I want to create a sparse array with dask without ever creating a dense matrix (at least not in memory).
Here is what I’m trying to accomplish:
Example input:
record = {
0: {
"item1": 1,
"item2": 3
},
1: {"item1": 2,
"item3": 1,
"item4": 50},
}
Correct (but inefficient) output. The real matrix is huge and very sparse.
df = dd.DataFrame.from_dict(record, orient="index", npartitions=10)
df = df.fillna(0).astype(int).compute()
df
item1 item2 item3 item4
0 1 3 0 0
1 2 0 1 50
Dask takes care of not loading everything into memory thanks to being lazy, but now I want
everything to be saved as sparse arrays as well.

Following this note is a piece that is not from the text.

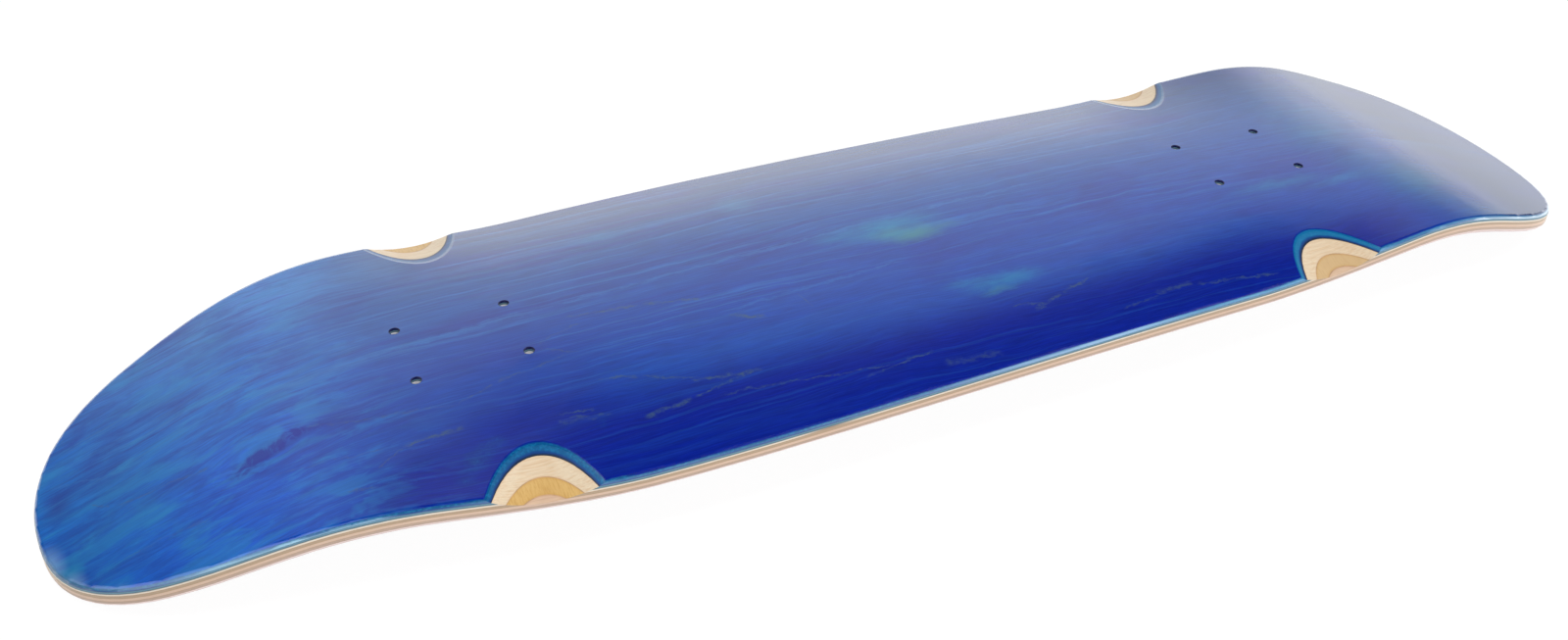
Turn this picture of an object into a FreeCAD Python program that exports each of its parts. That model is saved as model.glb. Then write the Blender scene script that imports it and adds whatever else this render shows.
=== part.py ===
import FreeCAD, Part
from BOPTools import SplitAPI
import math
import os

# Laminated skateboard deck, lying with its bottom face up on the tips of its nose and tail.
# Millimetres. +X runs along the board to the nose, +Y across it, +Z up out of the bottom face.
# The origin is under the middle of the board, on the surface that the two tips rest on.

# Truck bolt pattern, the same at both ends.
wheelbase = 393.7
bolt_pitch_along = 53.975
bolt_pitch_across = 41.275
bolt_hole_radius = 2.6

# Length, from the outer pair of bolt holes at each end to the tip.
nose_reach = 179.8
tail_reach = 173.4

# Width of the board at its widest.
deck_width = 223.2

# Veneers, counted from the bottom face, and the film of glue between each two.
bottom_face_veneer = 1.4
bottom_long_veneer = 1.9
bottom_cross_veneer = 1.4
core_veneer = 1.4
top_cross_veneer = 1.3
top_long_veneer = 1.4
top_face_veneer = 1.4
glue_film = 0.08

# Rounding of the edge, at the bottom face and at the top face.
bottom_edge_radius = 3.0
top_edge_radius = 3.0

# Bend along the board: a slow rocker between the trucks, then a bend up into each straight kick.
# A kick starts this far beyond the outer bolt holes.
rocker_radius = 7200.0
nose_kick_start = 20.5
nose_kick_radius = 236.5
nose_kick_angle = 19.8
tail_kick_start = 5.6
tail_kick_radius = 294.0
tail_kick_angle = 20.2

# Bend across the board: how far its widest rails stand off the middle, where that starts to fade
# before the inner bolt holes, and the length over which it fades into the flat kicks.
concave_depth = 14.2
concave_fade_before_bolts = 34.0
concave_fade_length = 160.0

# Wheel wells, each sanded with a round drum that dips towards the rail. They differ a little, as
# hand work does. Each row gives the end (1 is the nose), the side (1 is the +Y rail), how far the
# middle lies inboard of the middle of the bolt pattern, the depth at the rail, and how far the
# drum reaches in from the rail.
well_drum_radius = 72.0
wheel_wells = [
    (1, 1, 9.7, 4.4, 32.8),
    (1, -1, 9.7, 5.45, 30.3),
    (-1, 1, 5.3, 4.6, 31.9),
    (-1, -1, 10.6, 5.45, 30.3),
]

# Length of cutters and construction surfaces beyond what they cut.
overrun = 20.0

# Outline of half the board, from the tail tip to the nose tip: shares of half the length along
# the board, and of half the width across it.
outline_shares = [
    (-1.000, 0.000),
    (-0.994, 0.221),
    (-0.975, 0.409),
    (-0.930, 0.601),
    (-0.840, 0.764),
    (-0.680, 0.903),
    (-0.360, 0.996),
    (0.000, 0.980),
    (0.360, 0.936),
    (0.660, 0.884),
    (0.820, 0.808),
    (0.900, 0.712),
    (0.945, 0.589),
    (0.975, 0.432),
    (0.994, 0.226),
    (1.000, 0.000),
]

# Number of places at which the bent surfaces are worked out, along and across the board.
places_along = 48
places_across = 9

half_length = (tail_reach + 2 * bolt_pitch_along + wheelbase + nose_reach) / 2
half_width = deck_width / 2
trucks_middle = (tail_reach - nose_reach) / 2
outer_bolts = wheelbase / 2 + bolt_pitch_along
truck_offset = wheelbase / 2 + bolt_pitch_along / 2
fade_start = wheelbase / 2 - concave_fade_before_bolts

layers = [
    ("bottom_face_veneer", bottom_face_veneer),
    ("glue_film_1", glue_film),
    ("bottom_long_grain_veneer", bottom_long_veneer),
    ("glue_film_2", glue_film),
    ("bottom_crossband_veneer", bottom_cross_veneer),
    ("glue_film_3", glue_film),
    ("core_veneer", core_veneer),
    ("glue_film_4", glue_film),
    ("top_crossband_veneer", top_cross_veneer),
    ("glue_film_5", glue_film),
    ("top_long_grain_veneer", top_long_veneer),
    ("glue_film_6", glue_film),
    ("top_face_veneer", top_face_veneer),
]
thickness = sum(size for name, size in layers)


def spine(run, start, radius, angle):
    """Drop and slope of the middle line, at a distance from the middle of the trucks."""
    if run <= start:
        return -run ** 2 / (2 * rocker_radius), -run / rocker_radius
    first = math.atan(start / rocker_radius)
    last = math.radians(angle)
    drop = -start ** 2 / (2 * rocker_radius)
    turned = math.sin(first) + (run - start) / radius
    if turned < math.sin(last):
        bend = math.asin(turned)
        return drop - radius * (math.cos(first) - math.cos(bend)), -math.tan(bend)
    bend_end = start + radius * (math.sin(last) - math.sin(first))
    drop -= radius * (math.cos(first) - math.cos(last))
    return drop - (run - bend_end) * math.tan(last), -math.tan(last)


def middle_line(x):
    run = x - trucks_middle
    if run >= 0:
        return spine(run, outer_bolts + nose_kick_start, nose_kick_radius, nose_kick_angle)
    drop, slope = spine(-run, outer_bolts + tail_kick_start, tail_kick_radius, tail_kick_angle)
    return drop, -slope


def concave(x):
    """Curvature factor across the board and its rate of change along it."""
    full = concave_depth / half_width ** 2
    run = abs(x - trucks_middle)
    part = min(max((run - fade_start) / concave_fade_length, 0), 1)
    factor = full * (1 - part ** 2 * (3 - 2 * part))
    rate = -full * 6 * part * (1 - part) / concave_fade_length
    return factor, rate if x > trucks_middle else -rate


def bent_point(x, y, depth):
    """Point of the board at a depth below its bottom face, measured square to the face."""
    drop, slope = middle_line(x)
    factor, rate = concave(x)
    along = slope - rate * y ** 2
    across = -2 * factor * y
    normal = FreeCAD.Vector(-along, -across, 1).normalize()
    return FreeCAD.Vector(x, y, stand_height + drop - factor * y ** 2) - normal * depth


def depth_below(place):
    """Depth of a place in the board below its bottom face."""
    face = bent_point(place.x, place.y, 0)
    square = face - bent_point(place.x, place.y, thickness)
    return (face - place).dot(FreeCAD.Vector(0, 0, 1)) * square.z / thickness


def bent_surface(depth):
    rows = []
    for i in range(places_along):
        share_along = 2 * i / (places_along - 1) - 1
        row = []
        for j in range(places_across):
            share_across = 2 * j / (places_across - 1) - 1
            x = share_along * (half_length + overrun)
            y = share_across * (half_width + overrun)
            row.append(bent_point(x, y, depth))
        rows.append(row)
    surface = Part.BSplineSurface()
    surface.interpolate(rows)
    return surface.toShape()


def slab(upper_depth, lower_depth):
    """Closed sheet between two bent surfaces, larger than the board all round."""
    upper = bent_surface(upper_depth)
    lower = bent_surface(lower_depth)
    faces = [upper, lower]
    for upper_edge, lower_edge in zip(upper.Edges, lower.Edges):
        faces.append(Part.makeRuledSurface(upper_edge, lower_edge))
    shell = Part.Shell(faces)
    shell.sewShape()
    solid = Part.Solid(shell)
    if solid.Volume < 0:
        solid.reverse()
    return solid


def tip_drop(tip, angle):
    """Depth of the lowest point of an end below the middle of the bottom face."""
    lean = math.radians(angle)
    rounding = top_edge_radius * (math.tan(lean) + 1 / math.cos(lean) - 1)
    return middle_line(tip)[0] - thickness / math.cos(lean) + rounding


def arc_between(start, heading, end):
    """Arc that leaves one point in a given direction and ends at another."""
    chord = end - start
    along = chord / chord.Length
    turn = heading.dot(along)
    middle = (start + end) / 2 + (heading - along * turn) * chord.Length / (2 * (1 + turn))
    return Part.Arc(start, middle, end).toShape()


def arc_pair(start, leaving, end, arriving):
    """Two arcs that meet smoothly and join two points in given directions."""
    chord = end - start
    lean = chord.dot(leaving + arriving)
    spread = 2 * (1 - leaving.dot(arriving)) * chord.dot(chord)
    reach = chord.dot(chord) / (lean + math.sqrt(lean ** 2 + spread))
    joint = (start + end + (leaving - arriving) * reach) / 2
    return [arc_between(start, leaving, joint), arc_between(end, -arriving, joint)]


def outline_wire():
    points = [FreeCAD.Vector(a * half_length, b * half_width, 0) for a, b in outline_shares]
    points += [FreeCAD.Vector(point.x, -point.y, 0) for point in points[-2:0:-1]]
    curve = Part.BSplineCurve()
    curve.interpolate(Points=points, PeriodicFlag=True)
    knots = curve.getKnots()
    headings = [FreeCAD.Vector(*curve.tangent(knot)[0]) for knot in knots]
    arcs = []
    for i in range(len(knots) - 1):
        start = curve.value(knots[i])
        arcs += arc_pair(start, headings[i], curve.value(knots[i + 1]), headings[i + 1])
    return Part.Wire(Part.sortEdges(arcs)[0])


def rim(solid, depth):
    """Edges of the outline that lie at a depth below the bottom face."""
    edges = []
    for edge in solid.Edges:
        if all(abs(depth_below(end.Point) - depth) < glue_film for end in edge.Vertexes):
            edges.append(edge)
    return edges


def wheel_well(end, side, inboard, depth, reach):
    """Drum that sands one wheel well."""
    x = trucks_middle + end * (truck_offset - inboard)
    across = Part.makeLine(FreeCAD.Vector(x, 0, 0), FreeCAD.Vector(x, deck_width, 0))
    rail = across.distToShape(outline_wire())[1][0][0].y
    low = bent_point(x, side * rail, 0) - FreeCAD.Vector(0, 0, depth)
    high = bent_point(x, side * (rail - reach), 0)
    dip = (high - low).normalize()
    up = FreeCAD.Vector(0, -dip.z * dip.y / abs(dip.y), abs(dip.y))
    start = low + up * well_drum_radius - dip * overrun
    length = (high - low).Length + 2 * overrun
    return Part.makeCylinder(well_drum_radius, length, start, dip)


def bolt_holes():
    holes = []
    for end in (-1, 1):
        for row in (-1, 1):
            for side in (-1, 1):
                x = trucks_middle + end * truck_offset + row * bolt_pitch_along / 2
                y = side * bolt_pitch_across / 2
                foot = FreeCAD.Vector(x, y, -overrun)
                height = stand_height + 2 * overrun
                holes.append(Part.makeCylinder(bolt_hole_radius, height, foot))
    return holes


stand_height = -min(tip_drop(half_length, nose_kick_angle), tip_drop(-half_length, tail_kick_angle))

# The pressed board: the bent sheet cut upright to the outline, then its edges rounded.
blank = Part.Face(outline_wire())
blank.translate(FreeCAD.Vector(0, 0, -overrun))
cut_to_outline = blank.extrude(FreeCAD.Vector(0, 0, stand_height + 2 * overrun))
board = slab(0, thickness).common(cut_to_outline).Solids[0]
board = board.makeFillet(bottom_edge_radius, rim(board, 0))
board = board.makeFillet(top_edge_radius, rim(board, thickness))

# The sanded wells and the bolt holes.
cutters = bolt_holes()
for well in wheel_wells:
    cutters.append(wheel_well(*well))
board = board.cut(cutters).Solids[0]

# The veneers and the films of glue, parted along their bent surfaces.
layer_depths = [0]
for name, size in layers:
    layer_depths.append(layer_depths[-1] + size)
glue_lines = [bent_surface(depth) for depth in layer_depths[1:-1]]
os.makedirs("parts", exist_ok=True)
for piece in SplitAPI.slice(board, glue_lines, "Split").Solids:
    depths = [depth_below(vertex.Point) for vertex in piece.Vertexes]
    middle_depth = sum(depths) / len(depths)
    name = layers[sum(1 for depth in layer_depths[1:-1] if depth < middle_depth)][0]
    print(name, piece.isValid(), len(piece.Faces), round(piece.Volume))
    piece.exportStep("parts/" + name + ".step")
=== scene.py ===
import math

import bmesh
import bpy
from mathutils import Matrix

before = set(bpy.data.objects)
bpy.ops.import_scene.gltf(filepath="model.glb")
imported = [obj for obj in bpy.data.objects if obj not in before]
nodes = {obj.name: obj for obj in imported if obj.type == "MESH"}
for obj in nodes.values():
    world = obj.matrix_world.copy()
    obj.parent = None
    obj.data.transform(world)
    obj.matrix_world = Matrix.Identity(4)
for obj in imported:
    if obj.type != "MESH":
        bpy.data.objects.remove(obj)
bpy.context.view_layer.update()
print("deck loaded:", len(nodes), "layers")

white = (1.0, 1.0, 1.0, 1.0)
mmPerMetre = 1000.0


# Node helpers. Values may be numbers, colours or other nodes' sockets.
def add(tree, kind, **settings):
    made = tree.nodes.new("ShaderNode" + kind)
    for name, value in settings.items():
        setattr(made, name, value)
    return made


def plug(tree, socket, value):
    if isinstance(value, bpy.types.NodeSocket):
        tree.links.new(value, socket)
    else:
        socket.default_value = value


def calc(tree, operation, *values):
    made = add(tree, "Math", operation=operation)
    for socket, value in zip(made.inputs, values):
        plug(tree, socket, value)
    return made.outputs[0]


# One operation down a row of values.
def chain(tree, operation, values):
    total = values[0]
    for value in values[1:]:
        total = calc(tree, operation, total, value)
    return total


def plus(tree, *values):
    return chain(tree, "ADD", values)


def minus(tree, *values):
    return chain(tree, "SUBTRACT", values)


def times(tree, *values):
    return chain(tree, "MULTIPLY", values)


def most(tree, *values):
    return chain(tree, "MAXIMUM", values)


# A soft step from one value to another; the start may lie beyond the end.
def fade(tree, value, start, end, first=0.0, last=1.0):
    made = add(tree, "MapRange", interpolation_type="SMOOTHSTEP")
    for socket, given in zip(made.inputs, (value, start, end, first, last)):
        plug(tree, socket, given)
    return made.outputs[0]


def mix(tree, share, first, second, mode="MIX"):
    made = add(tree, "Mix", data_type="RGBA", blend_type=mode)
    plug(tree, made.inputs[0], share)  # inputs 6 and 7 are the two colours
    plug(tree, made.inputs[6], first)
    plug(tree, made.inputs[7], second)
    return made.outputs[2]


def noise(tree, place, along, across, deep, detail=3.0, rough=0.5, twist=0.0):
    scaled = add(tree, "Mapping")
    plug(tree, scaled.inputs["Vector"], place)
    scaled.inputs["Scale"].default_value = (1 / along, 1 / across, 1 / deep)
    made = add(tree, "TexNoise")
    plug(tree, made.inputs["Vector"], scaled.outputs[0])
    made.inputs["Scale"].default_value = 1.0
    made.inputs["Detail"].default_value = detail
    made.inputs["Roughness"].default_value = rough
    made.inputs["Distortion"].default_value = twist
    return made.outputs[0]


# A noise value spread evenly round zero.
def centred(tree, value, reach):
    return times(tree, minus(tree, value, 0.5), reach)


def joined(tree, *values):
    made = add(tree, "CombineXYZ")
    for socket, value in zip(made.inputs, values):
        plug(tree, socket, value)
    return made.outputs[0]


def parted(tree, vector):
    made = add(tree, "SeparateXYZ")
    tree.links.new(vector, made.inputs[0])
    return made.outputs


def facingUp(tree):
    return parted(tree, add(tree, "NewGeometry").outputs["Normal"])[2]


# A colour as a painter reads it, 0 to 255, to the renderer's linear one.
def paint(red, green, blue):
    def linear(value):
        value /= 255
        return value / 12.92 if value <= 0.04045 else ((value + 0.055) / 1.055) ** 2.4
    return (linear(red), linear(green), linear(blue), 1.0)


def newGroup(name, inputs, outputs):
    group = bpy.data.node_groups.new(name, "ShaderNodeTree")
    for socket in inputs:
        group.interface.new_socket(socket, in_out="INPUT", socket_type="NodeSocketFloat")
    for socket, kind in outputs:
        group.interface.new_socket(socket, in_out="OUTPUT", socket_type="NodeSocket" + kind)
    return group, group.nodes.new("NodeGroupOutput")


def useGroup(tree, group, **values):
    made = tree.nodes.new("ShaderNodeGroup")
    made.node_tree = group
    for name, value in values.items():
        plug(tree, made.inputs[name], value)
    return made.outputs


def newMaterial(name):
    material = bpy.data.materials.new(name)
    material.use_nodes = True
    tree = material.node_tree
    return material, tree, tree.nodes["Principled BSDF"]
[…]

df = dd.DataFrame.from_dict(record, orient="index", npartitions=10).fillna(0).astype(int)
sparse_array = df.to_dask_array().map_blocks(sparse.COO)
sparse_array.compute() # => <COO: shape=(2, 4), dtype=int64, nnz=5, fill_value=0>
So far so good, now I just want it back into a nice dataframe:
df_sparse = dd.from_dask_array(sparse_array.compute(), columns=df.columns)
#error:
Traceback (most recent call last):
File "<string>", line 1, in <module>
File "[path]/.venv/lib/python3.10/site-packages/dask/dataframe/io/io.py", line 519, in from_dask_array
arrays_and_indices = [x.name, "ij" if x.ndim == 2 else "i"]
AttributeError: 'COO' object has no attribute 'name'
Leaving out .compute()
makes it work momentarily.
df_sparse = dd.from_dask_array(sparse_array, columns=df.columns)
df_sparse
Dask DataFrame Structure:
item1 item2 item3 item4
npartitions=2
int64 int64 int64 int64
... ... ... ...
... ... ... ...
Dask Name: from-dask-array, 6 graph layers
#however...
df_sparse.compute()
#error
raise ValueError("DataFrame constructor not properly called!")
ValueError: DataFrame constructor not properly called!
I guess the latter is a result of the name missing as well?
Some google searching mentioned the meta parameter. I tried some variations of
df_sparse = dd.from_dask_array(sparse_array.compute(), meta=dd.utils.make_meta(df))
but no dice.
Any suggestions on what I can try?